Discussion in 'Preschool' started by MSYPLA, May 29, 2016.

  1. sjanew15

    sjanew15 Rookie

    Sep 13, 2014
    Likes Received:

    Apr 9, 2017

    This year and last year I had a child with autism and ESL needs in my classroom. He would cry at the drop of a hat, was sensitive to noise, smell, weird sensations, and needed directions spelled out for him very clearly. I, too, am on the spectrum and was an ESL student in the past, so I could relate to him. I even taught him how to trick people into thinking he is looking them in the eye (it's a trick I was taught by a sped teacher/ex boyfriend). I taught him how to socialize, use tools, and interact with others, but I made sure other people knew how to talk to him. We modeled social behavior and interactions as a class whenever possible, so children would know they needed to make an effort to be inclusive. It gets tiring for one person to always be thinking like everyone else, and it's nice when someone else gives you the processing time you need to be yourself. I used a lot of visuals in my classroom, lists with visual aids were big, and he always received checklists with visual aids to help him complete projects.
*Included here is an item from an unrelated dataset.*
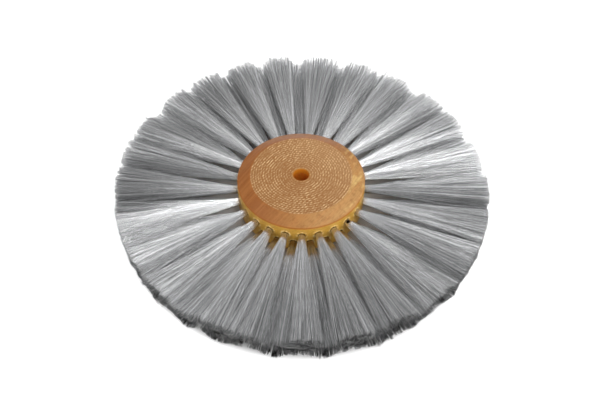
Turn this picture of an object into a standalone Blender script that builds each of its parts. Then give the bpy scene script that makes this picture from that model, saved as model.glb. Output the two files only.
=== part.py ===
"""Wire wheel brush with a wooden hub.

A turned wooden hub carries two staggered rows of steel-wire tufts. Each tuft is a bundle of wires
folded in half. Its folded end passes through a radial hole in the rim into a turned channel, where
one draw wire for each row is threaded through all the folds. A glued cover disc closes the channel.
The spindle bore lies on Z and the hub rests on Z = 0. Metres.
"""

import math

import bmesh
import bpy
from mathutils import Matrix

MM = 0.001

# Hub
BORE_DIAMETER = 6.35 * MM  # 1/4 inch spindle
HUB_DIAMETER = 51.0 * MM
HUB_THICKNESS = 18.0 * MM
FACE_DIAMETER = 41.4 * MM  # flat part of each end face, inside the chamfer
CHAMFER_HEIGHT = 2.4 * MM
COVER_LAND = 0.45 * MM  # straight rim of the cover below its chamfer
GLUE_GAP = 0.3 * MM
CHANNEL_INNER_RADIUS = 9.0 * MM
CHANNEL_OUTER_RADIUS = 16.0 * MM
CHANNEL_FLOOR = 4.0 * MM
HUB_SEGMENTS = 50  # one facet for each hole round the rim

# Rows of holes
TUFTS_PER_ROW = 25
ROW_PITCH = 4.4 * MM  # distance between the two rows along Z
HOLE_DIAMETER = 3.1 * MM
HOLE_SIDES = 10
FIRST_TUFT_ANGLE = math.radians(1.0)  # from -Y towards +X

# Tufts
TIP_RADIUS = 74.5 * MM  # brush radius after trimming
ROOT_DIAMETER = 2.4 * MM  # bundle inside its hole
MOUTH_RADIUS = 26.0 * MM  # where the bundle starts to spread
TIP_HALF_ANGLE = math.radians(6.9)
TIP_HALF_THICKNESS = 2.15 * MM
UPPER_TIP_RISE = 2.1 * MM  # tip centre above root centre
LOWER_TIP_RISE = 1.9 * MM
SECTION_POINTS = 10  # points round a tuft's section, the same above and below

# Folded ends and draw wires
EYE_RADIUS_FROM_AXIS = 14.1 * MM
EYE_DIAMETER = 1.6 * MM
FOLD_HALF_HEIGHT = 1.3 * MM
FOLD_HALF_WIDTH = 1.0 * MM
DRAW_WIRE_DIAMETER = 0.9 * MM
DRAW_WIRE_SEGMENTS = 50
DRAW_WIRE_SIDES = 6

HUB_RADIUS = HUB_DIAMETER / 2
PITCH_ANGLE = 2 * math.pi / TUFTS_PER_ROW
UPPER_ROW_Z = HUB_THICKNESS / 2 + ROW_PITCH / 2
LOWER_ROW_Z = HUB_THICKNESS / 2 - ROW_PITCH / 2
COVER_BOTTOM_Z = HUB_THICKNESS - CHAMFER_HEIGHT - COVER_LAND
BODY_TOP_Z = COVER_BOTTOM_Z - GLUE_GAP


def clear_scene():
    for obj in list(bpy.data.objects):
        bpy.data.objects.remove(obj, do_unlink=True)


def make_material(name, colour, roughness, metallic=0.0):
    material = bpy.data.materials.new(name)
    material.use_nodes = True
    shader = material.node_tree.nodes["Principled BSDF"]
    shader.inputs["Base Color"].default_value = (*colour, 1.0)
    shader.inputs["Roughness"].default_value = roughness
    shader.inputs["Metallic"].default_value = metallic
    return material


def add_object(name, mesh, material=None):
    obj = bpy.data.objects.new(name, mesh)
    bpy.context.scene.collection.objects.link(obj)
    if material is not None and not mesh.materials:
        mesh.materials.append(material)
    return obj


def mesh_from(bm, name, smooth_below=None):
    bmesh.ops.recalc_face_normals(bm, faces=bm.faces)
    mesh = bpy.data.meshes.new(name)
    bm.to_mesh(mesh)
    bm.free()
    if smooth_below is not None:
        mesh.shade_smooth()
        mesh.set_sharp_from_angle(angle=smooth_below)
    return mesh


def polar(radius, angle, z):
    """A point at this distance from the bore axis. Angle 0 is -Y and grows towards +X."""
    return (radius * math.sin(angle), -radius * math.cos(angle), z)


def turned(name, profile, segments, start_angle):
    """A ring turned about Z from a closed profile of (radius, z), each point given its own segment count."""
    bm = bmesh.new()
    rings = []
    for radius, z in profile:
        rings.append(
            [
                bm.verts.new(polar(radius, start_angle + 2 * math.pi * k / segments, z))
                for k in range(segments)
            ]
        )
    for ring, after in zip(rings, rings[1:] + rings[:1]):
        for k in range(segments):
            m = (k + 1) % segments
            bm.faces.new((ring[k], ring[m], after[m], after[k]))
    return mesh_from(bm, name, math.radians(30))


def helper(obj):
    obj.hide_render = True
    obj.display_type = "WIRE"
    return obj


def hole_cutters(name, angles, z):
    """One mesh of separate radial drills for a row of holes."""
    bm = bmesh.new()
    length = HUB_RADIUS + 4 * MM - (CHANNEL_OUTER_RADIUS - 3 * MM)
    middle = (HUB_RADIUS + 4 * MM + CHANNEL_OUTER_RADIUS - 3 * MM) / 2
    for angle in angles:
        # A drill lies along -Y at angle 0, then turns about Z to its hole.
        place = (
            Matrix.Rotation(angle, 4, "Z")
            @ Matrix.Translation((0, -middle, z))
            @ Matrix.Rotation(math.radians(90), 4, "X")
            @ Matrix.Rotation(math.pi / HOLE_SIDES, 4, "Z")
        )
        bmesh.ops.create_cone(
            bm,
            cap_ends=True,
            segments=HOLE_SIDES,
            radius1=HOLE_DIAMETER / 2,
            radius2=HOLE_DIAMETER / 2,
            depth=length,
            matrix=place,
        )
    return helper(add_object(name, mesh_from(bm, name)))


def cut(obj, cutter):
    modifier = obj.modifiers.new("cut_" + cutter.name, "BOOLEAN")
    modifier.operation = "DIFFERENCE"
    modifier.solver = "EXACT"
    modifier.object = cutter


def section(radius, half_width, half_height, centre_z, fullness):
    """Points round a tuft's section at one distance from the axis, as (angle, z) pairs.

    A fullness of 2 is an ellipse, and more squares it off. The points come in pairs at the same
    angle, one above and one below, so that the end faces are made of flat strips."""
    points = []
    for k in range(SECTION_POINTS):
        turn = 2 * math.pi * (k + 0.5) / SECTION_POINTS + math.pi / 2
        c, s = math.cos(turn), math.sin(turn)
        x = math.copysign(abs(c) ** (2 / fullness), c) * half_width
        y = math.copysign(abs(s) ** (2 / fullness), s) * half_height
        points.append((math.asin(x / radius), centre_z + y))
    return points


def tuft_mesh(name, row_z, tip_rise, eye):
    """A tuft along -Y: fold, bundle in the hole, and spread as far as the trimmed tips."""
    root = ROOT_DIAMETER / 2
    nose = EYE_RADIUS_FROM_AXIS - FOLD_HALF_HEIGHT
    tip_half_width = TIP_RADIUS * math.sin(TIP_HALF_ANGLE)
    # (distance from the axis, half width, half height, share of the tip's rise, fullness)
    stations = (
        (nose, FOLD_HALF_WIDTH * 0.8, FOLD_HALF_HEIGHT * 0.55, 0.0, 2.6),
        (EYE_RADIUS_FROM_AXIS - 0.55 * FOLD_HALF_HEIGHT, FOLD_HALF_WIDTH, FOLD_HALF_HEIGHT * 0.9, 0.0, 2.6),
        (EYE_RADIUS_FROM_AXIS, FOLD_HALF_WIDTH, FOLD_HALF_HEIGHT, 0.0, 2.4),
        (CHANNEL_OUTER_RADIUS - 0.4 * MM, root, root, 0.0, 2.0),
        (MOUTH_RADIUS, root, root, 0.0, 2.0),
        (MOUTH_RADIUS + 0.45 * (TIP_RADIUS - MOUTH_RADIUS), 0.5 * tip_half_width, 0.72 * TIP_HALF_THICKNESS, 0.45, 2.3),
        (TIP_RADIUS, tip_half_width, TIP_HALF_THICKNESS, 1.0, 2.7),
    )
    bm = bmesh.new()
    rings = []
    for radius, half_width, half_height, rise, fullness in stations:
        around = section(radius, half_width, half_height, row_z + rise * tip_rise, fullness)
        rings.append([bm.verts.new(polar(radius, angle, z)) for angle, z in around])
    n = SECTION_POINTS
    for inner, outer in zip(rings, rings[1:]):
        for k in range(n):
            m = (k + 1) % n
            bm.faces.new((inner[k], inner[m], outer[m], outer[k]))
    for ring in (rings[0], rings[-1]):
        # Point k and point n - 1 - k share an angle, so each strip between two such pairs is flat.
        for k in range(n // 2 - 1):
            corners = (ring[k], ring[k + 1], ring[n - 2 - k], ring[n - 1 - k])
            bm.faces.new(corners)
    blank = add_object(name + "_blank", mesh_from(bm, name + "_blank"))
    cut(blank, eye)
    helper(blank)
    blank.hide_set(False)
    bpy.context.view_layer.update()
    graph = bpy.context.evaluated_depsgraph_get()
    mesh = bpy.data.meshes.new_from_object(blank.evaluated_get(graph))
    mesh.name = name
    mesh.materials.clear()
    mesh.shade_smooth()
    mesh.set_sharp_from_angle(angle=math.radians(40))
    bpy.data.objects.remove(blank, do_unlink=True)
    return mesh


def eye_cutter(name, row_z):
    """The space that the draw wire passes through, across the fold of a tuft that lies along -Y."""
    bm = bmesh.new()
    bmesh.ops.create_cone(
        bm,
        cap_ends=True,
        segments=8,
        radius1=EYE_DIAMETER / 2,
        radius2=EYE_DIAMETER / 2,
        depth=6 * MM,
        matrix=Matrix.Translation((0, -EYE_RADIUS_FROM_AXIS, row_z))
        @ Matrix.Rotation(math.radians(90), 4, "Y")
        @ Matrix.Rotation(math.pi / 8, 4, "Z"),
    )
    return helper(add_object(name, mesh_from(bm, name)))


def draw_wire_mesh(name, z, start_angle):
    bm = bmesh.new()
    rings = []
    for k in range(DRAW_WIRE_SEGMENTS):
        angle = start_angle + 2 * math.pi * (k + 0.5) / DRAW_WIRE_SEGMENTS
        ring = []
        for j in range(DRAW_WIRE_SIDES):
            turn = 2 * math.pi * j / DRAW_WIRE_SIDES
            radius = EYE_RADIUS_FROM_AXIS + DRAW_WIRE_DIAMETER / 2 * math.cos(turn)
            ring.append(bm.verts.new(polar(radius, angle, z + DRAW_WIRE_DIAMETER / 2 * math.sin(turn))))
        rings.append(ring)
    for ring, after in zip(rings, rings[1:] + rings[:1]):
        for j in range(DRAW_WIRE_SIDES):
            m = (j + 1) % DRAW_WIRE_SIDES
            bm.faces.new((ring[j], ring[m], after[m], after[j]))
    return mesh_from(bm, name, math.radians(70))


def main():
    clear_scene()
    cover_wood = make_material("cover_wood", (0.55, 0.27, 0.11), 0.5)
    body_wood = make_material("body_wood", (0.62, 0.38, 0.09), 0.45)
    steel = make_material("tuft_steel", (0.42, 0.43, 0.45), 0.35, 1.0)
    iron = make_material("draw_wire_iron", (0.3, 0.3, 0.3), 0.45, 1.0)

    hub = bpy.data.objects.new("hub", None)
    bpy.context.scene.collection.objects.link(hub)

    facet_start = FIRST_TUFT_ANGLE + math.pi / HUB_SEGMENTS
    face_radius = FACE_DIAMETER / 2

    inner = BORE_DIAMETER / 2
    body = add_object(
        "hub_body",
        turned(
            "hub_body",
            (
                (inner, 0),
                (face_radius, 0),
                (HUB_RADIUS, CHAMFER_HEIGHT),
                (HUB_RADIUS, BODY_TOP_Z),
                (CHANNEL_OUTER_RADIUS, BODY_TOP_Z),
                (CHANNEL_OUTER_RADIUS, CHANNEL_FLOOR),
                (CHANNEL_INNER_RADIUS, CHANNEL_FLOOR),
                (CHANNEL_INNER_RADIUS, BODY_TOP_Z),
                (inner, BODY_TOP_Z),
            ),
            HUB_SEGMENTS,
            facet_start,
        ),
        body_wood,
    )
    upper_angles = [FIRST_TUFT_ANGLE + k * PITCH_ANGLE for k in range(TUFTS_PER_ROW)]
    lower_angles = [angle + PITCH_ANGLE / 2 for angle in upper_angles]
    cut(body, hole_cutters("upper_hole_drills", upper_angles, UPPER_ROW_Z))
    cut(body, hole_cutters("lower_hole_drills", lower_angles, LOWER_ROW_Z))

    cover = add_object(
        "hub_cover",
        turned(
            "hub_cover",
            (
                (inner, COVER_BOTTOM_Z),
                (HUB_RADIUS, COVER_BOTTOM_Z),
                (HUB_RADIUS, HUB_THICKNESS - CHAMFER_HEIGHT),
                (face_radius, HUB_THICKNESS),
                (inner, HUB_THICKNESS),
            ),
            HUB_SEGMENTS,
            facet_start,
        ),
        cover_wood,
    )

    pieces = [body, cover]
    for row, z, rise, angles in (
        ("upper", UPPER_ROW_Z, UPPER_TIP_RISE, upper_angles),
        ("lower", LOWER_ROW_Z, LOWER_TIP_RISE, lower_angles),
    ):
        eye = eye_cutter(row + "_eye", z)
        mesh = tuft_mesh("tuft_" + row, z, rise, eye)
        for k, angle in enumerate(angles):
            tuft = add_object(f"tuft_{row}_{k + 1:02d}", mesh, steel)
            tuft.rotation_euler = (0, 0, angle)
            pieces.append(tuft)
        wire = add_object("draw_wire_" + row, draw_wire_mesh("draw_wire_" + row, z, angles[0]), iron)
        pieces.append(wire)
    for piece in pieces:
        piece.parent = hub


main()
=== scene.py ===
"""Looks of the wire wheel brush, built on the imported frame. Lengths in the code are millimetres
and are turned into metres when a mesh is made. Angle 0 is -Y and grows towards +X."""

import math

import bpy
import numpy as np
from mathutils import Matrix, Vector


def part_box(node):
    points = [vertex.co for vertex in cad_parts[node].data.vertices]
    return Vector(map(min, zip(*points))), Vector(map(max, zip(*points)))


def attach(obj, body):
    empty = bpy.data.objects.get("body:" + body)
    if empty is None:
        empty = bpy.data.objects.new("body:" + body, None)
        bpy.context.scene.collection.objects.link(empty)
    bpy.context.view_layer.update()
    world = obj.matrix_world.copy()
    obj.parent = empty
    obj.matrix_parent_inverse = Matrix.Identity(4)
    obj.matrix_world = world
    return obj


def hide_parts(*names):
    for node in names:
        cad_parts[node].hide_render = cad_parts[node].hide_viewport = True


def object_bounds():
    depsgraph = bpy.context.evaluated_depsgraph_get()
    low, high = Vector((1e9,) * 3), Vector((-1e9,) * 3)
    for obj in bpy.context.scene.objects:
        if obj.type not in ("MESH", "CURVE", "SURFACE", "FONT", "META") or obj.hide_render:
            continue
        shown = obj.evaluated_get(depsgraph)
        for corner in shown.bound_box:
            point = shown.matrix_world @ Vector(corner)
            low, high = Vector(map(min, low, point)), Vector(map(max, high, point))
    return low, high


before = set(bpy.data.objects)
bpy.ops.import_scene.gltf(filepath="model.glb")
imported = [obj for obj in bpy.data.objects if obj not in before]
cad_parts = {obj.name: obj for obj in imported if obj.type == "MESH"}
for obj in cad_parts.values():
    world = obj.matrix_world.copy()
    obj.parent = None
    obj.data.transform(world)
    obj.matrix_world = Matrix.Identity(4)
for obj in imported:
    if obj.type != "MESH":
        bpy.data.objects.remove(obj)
CAD_LOW, CAD_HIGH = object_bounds()
MM = 0.001
RNG = np.random.default_rng(25)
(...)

I chunked everything into small bits, and we summarized activities after every page or after certain goal posts, so he wouldn't get confused and cycle back to a totally unrelated topic. It actually also helped me focus and stay on topic this year a lot, too. I also have a german student who is as sweet as can be, and she was his buddy until he moved back to his home country (dad was military and retired). She was so accommodating, mature, and was able to help him out when he got stuck on an idea. He also got a seat right in the front and center of the classroom.

    He just needed a lot of processing time. He also really avoided eye contact, and the kids were very good about that. He felt best when he knew how to follow rules and had a friend who had his back.